John and Lisa also visit a dairy farm where cows are milked by machines while standing on a large turning wheel. At another industrial cattle farm, hundreds of cattle stand in the dirt, penned outdoors in the hot sun where they are fed pellets and are occasionally doused by a water truck which drives by with a power sprayer. A chicken farmer who has thousands of chickens in a barn thinks people should know that how their food is labeled can be misleading. Chickens bred to produce large white breast meat are so malformed they cannot stand up. These types of images are contrasted with cows and pigs and chickens that roam fields of deep green grass. Another pig farmer and her family tear up when it is time to take their pigs to slaughter. A veterinarian, who designs low stress methods for slaughtering animals, believes that we should be able to eat meat, but in the process she feels, “We gotta give animals a good life, a life worth living.” Beautiful cinematography, this documentary provides much food for thought. (MNW) Look & See: A Potrait of Wendell Berry
Laura Dunn. USA
Wendell Berry is poet, writer, farmer, academic and environmental activist. Born in 1934, after finishing his education and living in California, Europe and New York, he returned in 1965 to his childhood home state of Kentucky with his wife Tanya. Here in Henry County is where his and Tanya’s families had been farmers for many generations. From these roots, Wendell continued his writing and teaching and took up farming. Over the years, he captured the changes in landscapes and values of rural America as small farms failed and industrial agriculture took hold.
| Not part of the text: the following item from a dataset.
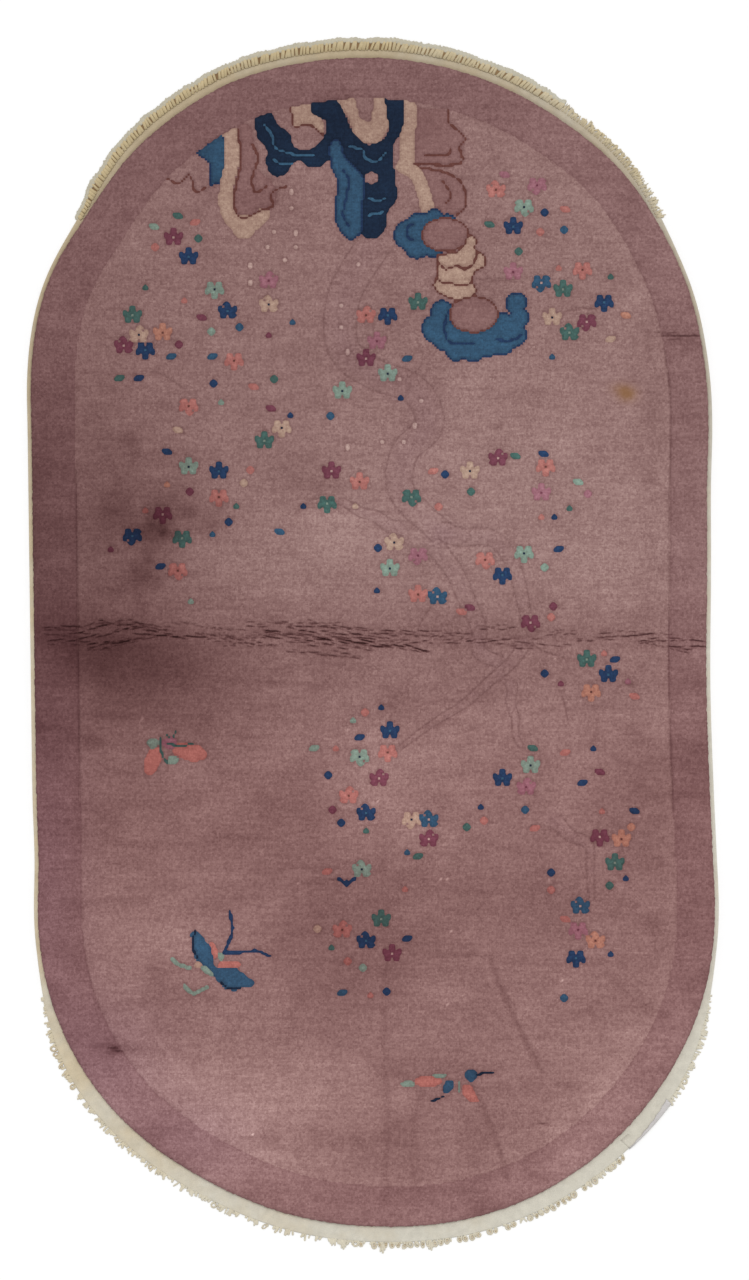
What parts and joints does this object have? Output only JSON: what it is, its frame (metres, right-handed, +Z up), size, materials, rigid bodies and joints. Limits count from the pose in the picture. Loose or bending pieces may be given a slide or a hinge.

Wendell did not want to be on camera for this documentary, since he is a writer, not a filmmaker. So his epic story is told through his own writings, photographs, and interviews. His daughter Mary features prominently. Their farm, Lanes Landing Farm, is filmed through the seasons as the story meanders through fields and the ideology of farming. A poetic tribute to small farmers and perhaps a rallying cry to save them.